The rise of non-US winners in the Masters

This year will be the 82nd Masters. For the most part, the Masters has been dominated by US golfers who have won a total of 59 times (73% of the time). However, over the last few years, there has been a sharp rise in winners from the rest of the world.

It is particularly interesting to split the timespan of the Masters in half and look at the distribution of winners from the first 42 US Masters (1936-1978) and the next 41 US Masters (1979-2019). In the first half, the US were dominant, winning 92.9% of the time. The only non-US golfer to win was Gary Player, who won three times for South Africa in that period. Whereas the distribution of winners for the next 41 US Masters looks vastly different as American golfers have only managed to win 53.7% of the time. Although still the majority, this represents a decline of nearly 40% on the prior period. In the most recent 41 US Masters golfers from 12 different countries have donned the famous green jacket, compared to just 2 in the first 42 years of the competition.

The primary reason there have been more international winners is that now more than ever, there are more international players playing in the tournament. In 1956 (the first year we could find data of the Masters field with the golfer’s nationality) there were only 5 non-US golfers making up 6% of that year’s line up. Since then, the share of international competitors has steadily increased with 2007 being the first year that more non-US golfers entered the Masters than US golfers.
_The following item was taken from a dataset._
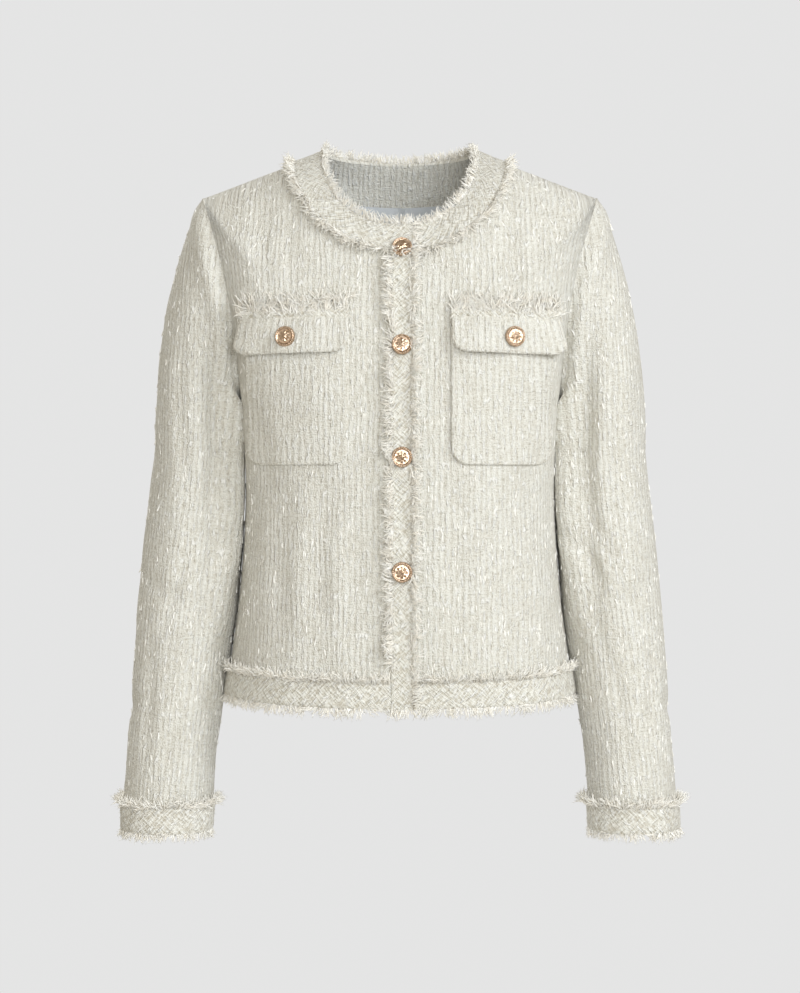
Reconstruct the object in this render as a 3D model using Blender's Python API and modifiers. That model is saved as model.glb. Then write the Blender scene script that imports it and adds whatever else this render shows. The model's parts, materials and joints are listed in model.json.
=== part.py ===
"""A cropped tweed jacket, filled out and hollow, as separate closed pieces of cloth.

Metres, +Z up. The front faces -Y and the wearer's left arm is on +X. The origin lies midway between the
two neck points, where the shoulder seams meet the neckline. Each cut piece is its own object: a wall of
cloth lofted between an outer and an inner grid of points, 0.3 mm clear of the piece it is sewn to.
"""

from collections import namedtuple
from math import cos, pi, radians, sin

import bmesh
import bpy
import numpy as np
from mathutils import Matrix, Vector

# ---------------------------------------------------------------- sizes, in metres

SEAM_GAP = 0.0003          # between two pieces sewn edge to edge, or lying on each other
ARMHOLE_GAP = 0.0003       # the sleeve's own share of the gap at the twisted armhole seam
LAY_GAP = 0.0014           # under a piece whose facets don't follow the panel's own
SHARPEST_MITRE = 0.62      # cosine past which a mitred wall is no longer lengthened
SHARPEST_CORNER = 0.35     # the same for the seam gap at the corner of a piece, as one plus a cosine

PANEL_CLOTH = 0.0022
BAND_CLOTH = 0.0016
POCKET_CLOTH = 0.0018
FLAP_CLOTH = 0.0020
FACING_CLOTH = 0.0015
LINING_CLOTH = 0.0010
FRINGE_CLOTH = 0.0011
EDGE_LIFT = -0.0006        # a strip that hangs on an edge is level with the cloth, not on it
FRINGE_LIFT = 0.0013       # under a strip on a panel, which cuts across the panel's corners
NECK_FRINGE_LIFT = 0.0020  # the same where it crosses the shoulder seam

SHOULDER_HALF = 0.187      # centre to the shoulder tip
SHOULDER_DROP = 0.044      # neck point down to the shoulder tip
NECK_HALF = 0.0715         # centre to the neck point
NECK_BAND_AT_SEAM = 0.1005 # centre to the neck band's outer edge, along the shoulder seam
UNDERARM_X = 0.150
UNDERARM_Z = -0.2395
ARMHOLE_HALF_DEPTH = 0.060 # front to back, halved

FRONT_EDGE = 0.0118        # the lapping front's edge, past the centre line
PLACKET_INNER = 0.0082     # the placket band's other edge, on the lapping front's own side
UNDERLAP_EDGE = 0.0150     # how far the left front runs under the right one
UNDERLAP_DEPTH = 0.0032    # how low it lies there
LEFT_TRIM_START = 0.0136   # where the bands begin on the left front

CUFF_EDGE_Z = -0.638

BUTTON_RADIUS = 0.0095
BUTTON_X = 0.0018
BUTTON_HEIGHTS = (-0.1020, -0.1911, -0.2919, -0.3952)
POCKET_BUTTON_X = 0.1010
POCKET_BUTTON_Z = -0.1838
BUTTON_GAP = 0.0006
BUTTON_SIDES = 16
BUTTON_PROFILE = (         # share of the radius, height
    (0, 0.0044), (0.45, 0.0041), (0.78, 0.0031), (0.93, 0.0030), (1, 0.0019), (0.86, 0), (0, 0),
)

# ---------------------------------------------------------------- the cut, as short tables

# One row for each curve that runs from the centre line out to the shoulder seam, armhole or side seam.
# It leaves the centre line level for `reach`, and comes to its far end from the bend point.
Section = namedtuple("Section", "y z reach bend_x bend_y bend_z")

FRONT = (
    Section(-0.0745, -0.0775, 0.055, 0.0745, -0.050, -0.034),   # neckline
    Section(-0.0905, -0.1040, 0.078, 0.1040, -0.062, -0.031),   # neck band's outer edge
    Section(-0.1025, -0.1400, 0.100, 0.1830, -0.062, -0.060),   # shoulder tip
    Section(-0.1125, -0.1800, 0.100, 0.1400, -0.088, -0.108),   # upper armhole
    Section(-0.1185, -0.2220, 0.098, 0.1400, -0.098, -0.200),   # lower armhole
    Section(-0.1220, -0.2550, 0.105, 0.1500, -0.085, -0.244),   # underarm
    Section(-0.1220, -0.3300, 0.100, 0.1460, -0.082, -0.322),   # waist
    Section(-0.1230, -0.4250, 0.103, 0.1520, -0.083, -0.421),   # hip
    Section(-0.1255, -0.5180, 0.110, 0.1650, -0.085, -0.5125),  # hem
)

BACK = (
    Section(0.0600, -0.0030, 0.042, 0.0735, 0.040, 0.002),
    Section(0.0775, -0.0310, 0.068, 0.1040, 0.056, -0.018),
    Section(0.0955, -0.0820, 0.100, 0.1840, 0.056, -0.056),
    Section(0.1080, -0.1380, 0.105, 0.1480, 0.088, -0.104),
    Section(0.1120, -0.1920, 0.102, 0.1430, 0.096, -0.193),
    Section(0.1110, -0.2470, 0.105, 0.1500, 0.080, -0.243),
    Section(0.1030, -0.3280, 0.098, 0.1460, 0.072, -0.322),
    Section(0.1080, -0.4230, 0.102, 0.1520, 0.076, -0.421),
    Section(0.1180, -0.5160, 0.110, 0.1650, 0.083, -0.5125),
)

NECK_BAND_ROW = 1
FACING_ROW = 1.25          # the back facing's lower edge
SHOULDER_ROW = 2
UNDERARM_ROW = 5
HEM_BAND_ROW = 7.73
HEM_ROW = 8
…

So, what is going to happen this year?

Of the 94 golfers listed in the 2020 Masters field, only 42 of them are Americans making up 44.7% of the field, the third lowest share of US golfers in the competition’s history. There are golfers from 22 other countries (besides the US) competing this year with the nation’s most represented being England (9), South Africa (7) and Australia (5).

Playing in November is going to bring different weather conditions than April. It has already been predicted that the first few days may be a little wet due to Tropical Storm Eta. Additionally, there will be stronger winds than usual, but weather forecasts are suggesting the temperature will only be slightly lower than the springtime conditions to which the players are accustomed. With these conditions, some golf fans will think back to 2007 in which players had to battle against strong winds and unusually cold temperatures. With all players struggling to keep their shots under control, even the winner, Zach Johnson, finished one over par. This was one of just three occasions that the champions at the Masters finished with a score over par (with the last one happening 50 years prior).

Entering the Masters in 2020, three of the top 5 favourites are Americans: Bryson DeChambeau, Dustin Johnson and Justin Thomas. However, the Masters is notoriously hard to predict and with the added uncertainty of November weather, it could be anyone’s year.